As days and weeks passed, I had accumulated a huge amount of ridiculous celebrity anecdotes but still no actual celebrity sightings. I was starting to feel like a shadow or a character in a terrible rom-com about a girl whose bad timing ruins her chances for love. According to all of my sources, I was missing out on run-ins with my country idols by mere hours. Like a celebrity ship and its creepy fangirl passing in the night.
“Seen any country stars yet?” my Portland friends constantly texted me.
I evaded the question with vague tidbits from my ever-growing cache of country star trivia: “Martina McBride loves blueberry pancakes!!!”
Perhaps my curiosity would never have blossomed into an obsession if Nashville had just thrown me a damn bone. A Scotty McCreery sighting at Starbucks might have satisfied my celebrity sighting appetite. But six months in, I was still celebrity free and starting to feel cursed. A Facebook acquaintance posted about sitting next to Tim McGraw and Faith Hill at a restaurant on the first day of her trip to Nashville. “What are the chances?!?!” she said. Apparently better than mine. I upped the ante.
When my favorite Nashville gossip blog reported that singer Easton Corbin had been spotted at a chain Mexican restaurant near Vanderbilt, I ate there six times in three weeks. They had really good chips. The waiter started greeting me by name. I gained two pounds. I never saw Easton.
In an effort to lose my Easton Corbin weight, I spent hours perusing the organic cherry tomatoes at the Whole Foods salad bar, hoping to catch a glimpse of Nicole Kidman. No luck.
I read in Rolling Stone that Taylor Swift owns a penthouse in midtown with a human-sized birdcage hung from the ceiling. I started rerouting my daily walks past the building so I could stare up at the floor-to-ceiling windows, hoping to catch a glimpse of Tay-Tay and pondering which boy band member might be locked in the cage today.
“What would you do if you did see a country star?” a friend asked me recently.
“Nothing,” I replied. “I just really, really want to see one.”
This weekend, my boyfriend and I went to a restaurant in a neighboring town where the walls are plastered with photos of Wynonna Judd. She comes in so often she has autographed every menu and all the waitresses consider themselves unofficial godmothers of her children. On this particular day, of course, Wynonna was lunching elsewhere.
“Where are you, Wynonna?” I asked the grease-stained photo tacked up next to my booth. Sometimes I feel that having the same name creates a bond between us, a bond which, if there were justice in this world, would cause us to eat at the same restaurants at the same time. I guess I was wrong. Our server came over to refill our coffee and caught me staring wistfully at the picture. “Wynonna’s such a sweetie,” she said. “You would just love her.”

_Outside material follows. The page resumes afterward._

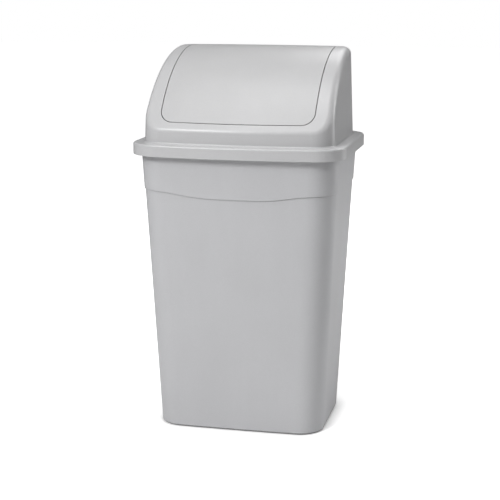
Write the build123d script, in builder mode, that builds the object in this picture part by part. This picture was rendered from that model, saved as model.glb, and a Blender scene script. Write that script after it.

“She came in yesterday, didn’t she?” I asked sarcastically, but the waitress didn’t hear me. She had set down the coffee pot and taken off across the restaurant toward the backdoor, where a small crowd of cooks and servers had gathered. They were whispering and gesturing excitedly. This had to be it. My big chance. Maybe Luke Bryan was out in the parking lot washing his car shirtless. Maybe Jason Aldean was signing autographs. Maybe Wynonna was popping in for lunch! I pushed my way through the crowd to see what all the commotion was about, and there it was: a giant rat nosing around a bush next to the road.
“It’s a groundhog,” one the cooks told me triumphantly.
My waitress lit a cigarette. “We call her Mama,” she said. “She’s the biggest one we’ve ever seen.”
We all stared at the larger-than-average groundhog in awe. A few minutes later I went back inside to text all my friends. It wasn’t Carrie Underwood, but for now, at least, Mama would have to do.